The conductor Jaap van Zweden has his own, clear ideas about how this music should sound, beholden neither to the period nostrums embraced more enthusiastically by the LPO’s principal conductor, Vladimir Jurowski, nor in hock to the grand old traditions once embodied by the Royal Concertgebouw of which van Zweden was once leader. Nurturing a more full-bodied centre to the sound than Markus Stenz had secured a few weeks back in First Symphony – and rightly so, for Beethoven’s orchestral writing had undergone a sea-change in the intervening decade – he nevertheless encouraged the kind of vibrato-free, pure tone that made the second-movement Allegretto a chilling, at times disembodied experience, in which the wind principals passed Beethoven’s sad theme between them like a wreath at the grave of a man of power, with a grief dignified by van Zweden’s insistence on a strict tempo. Perhaps the finale was a little hard-driven – when he sets a tempo he means to stick to it – but it made the logical conclusion to a reading of compelling and uncluttered sense.
So clear a sense of purpose was harder to discern, at least on a first listening, in the premiere of Magnus Lindberg’s Second Violin Concerto. Once the wild child of new Finnish music, Lindberg has throughout his career produced orchestral showstoppers such as Kraft, Aura and Cantigas, which derive their terrific energy from short motifs more rhythmic than lyric in character, and with a Beethovenian economy and ingenuity. Perhaps inevitably a solo violin makes particular demands on longer singing lines, which Lindberg has in any case satisfied over recent years with other concertos for piano and cello, and Seht die Sonne, a lushly scored paean to the gone-but-not-forgotten age of German Romanticism. Even so, his colonisation over the years of the wide open spaces of American minimalism could hardly have been anticipated in those earlier works, any more than his revival here of the still-reliable, three-movement concerto form, and a solo part retro-fitted with some sparkling pizzicato writing as well as many soaring, rhapsodic lines. There seemed little in the technical or harmonic vocabulary that Sibelius would not have recognised – just as Lindberg’s concertante writing for piano is becoming comfortable with Rachmaninov – though in this confident premiere Frank Peter Zimmermann made it look easier to bring off than Sibelius’s pyrotechnics.
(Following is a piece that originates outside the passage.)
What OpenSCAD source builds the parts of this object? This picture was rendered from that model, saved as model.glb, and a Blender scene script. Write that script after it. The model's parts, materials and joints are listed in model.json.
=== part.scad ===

Perhaps a scent of Romantic revival was hanging in the air after the concert’s overture, a concert piece on Cyrano de Bergerac written by van Zweden’s Dutch countryman Johan Wagenaar in 1905, and shaped with passionate advocacy by the conductor without ever dispelling a sense that we might as well have had the Don Juan by Strauss which was Wagenaar’s all-too-obvious model.